--- Start ---
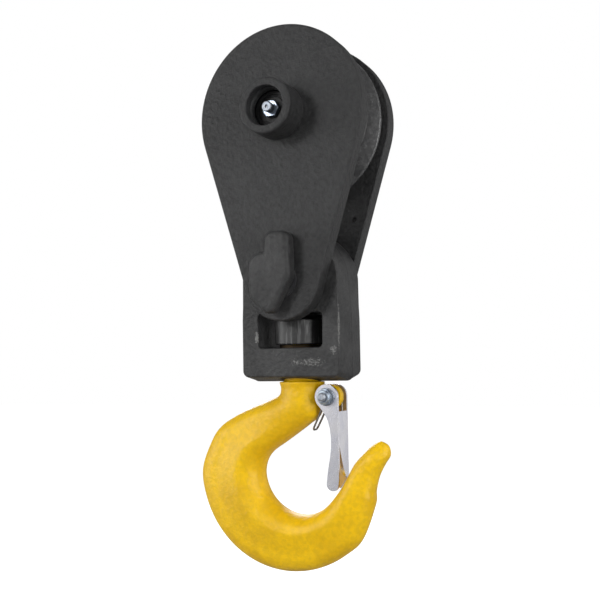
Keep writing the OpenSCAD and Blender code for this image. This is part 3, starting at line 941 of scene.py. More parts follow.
@dataclass
class SidePlates:
    """The two teardrop side plates with rounded edges."""

    outer_edge: float = 2.3
    inner_edge: float = 1.2
    pin_hole_r: float = 19.08
    bolt_hole_r: float = 12.58
    round_steps: int = 5

    def outline(self, top_r: float, foot_r: float, drop: float) -> list[Point]:
        """Draws the teardrop.

        Args:
            top_r: Radius of the round top.
            foot_r: Radius of the round foot.
            drop: Distance between the two centres.

        Returns:
            Points in X and Z, anticlockwise.
        """
        lean = math.degrees(math.asin((top_r - foot_r) / drop))
        top = arc((0, 0), top_r, -lean, 180 + lean, 120)
        foot = arc((0, -drop), foot_r, 180 + lean, 360 - lean, 60)
        return top + foot

    def build_one(self, node: str, outside: int, finishes: Finishes) -> bpy.types.Object:
        """Builds one plate.

        Args:
            node: The CAD node.
            outside: -1 if the plate's outer face is its front, and 1 if it is its rear.
            finishes: The finishes.

        Returns:
            The plate.
        """
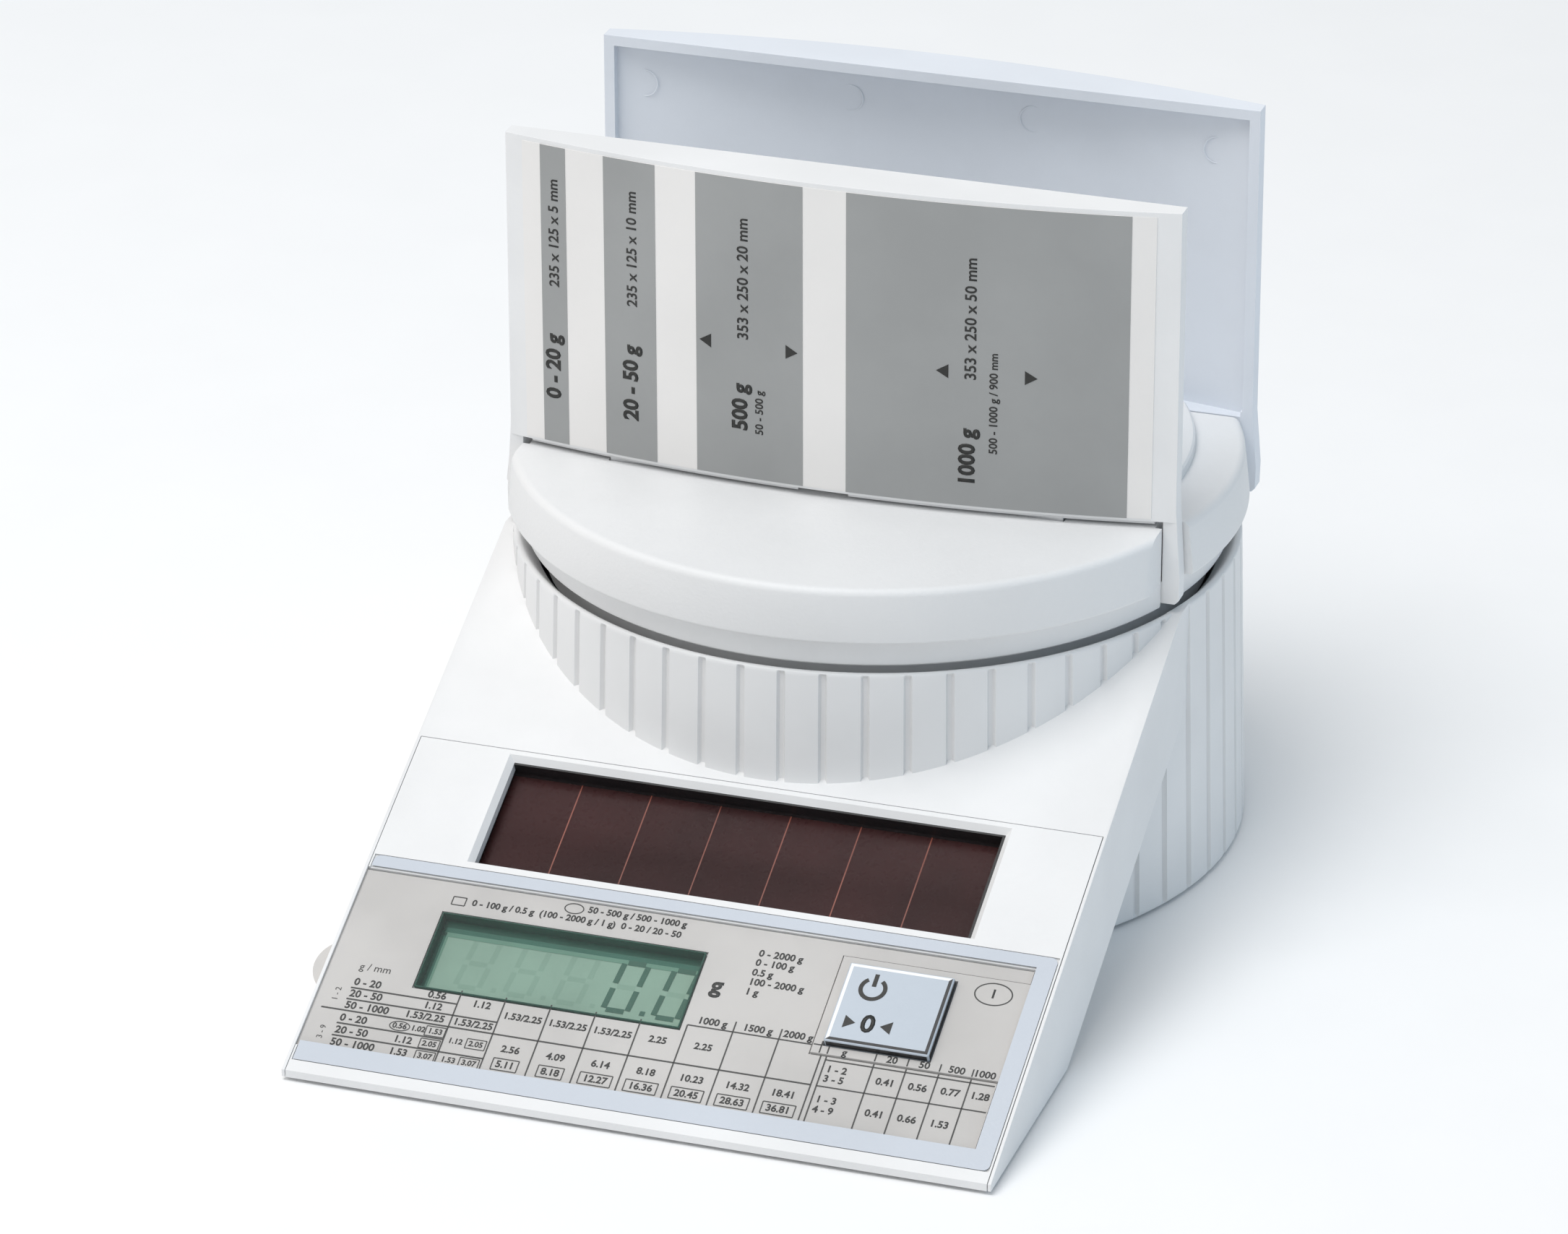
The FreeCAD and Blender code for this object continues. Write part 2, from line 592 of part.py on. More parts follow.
--- End ---
## TASK GOAL
Copy out each line of the entries that holds "parts".

## WRITTEN ANSWER
Keep writing the OpenSCAD and Blender code for this image. This is part 3, starting at line 941 of scene.py. More parts follow.
The FreeCAD and Blender code for this object continues. Write part 2, from line 592 of part.py on. More parts follow.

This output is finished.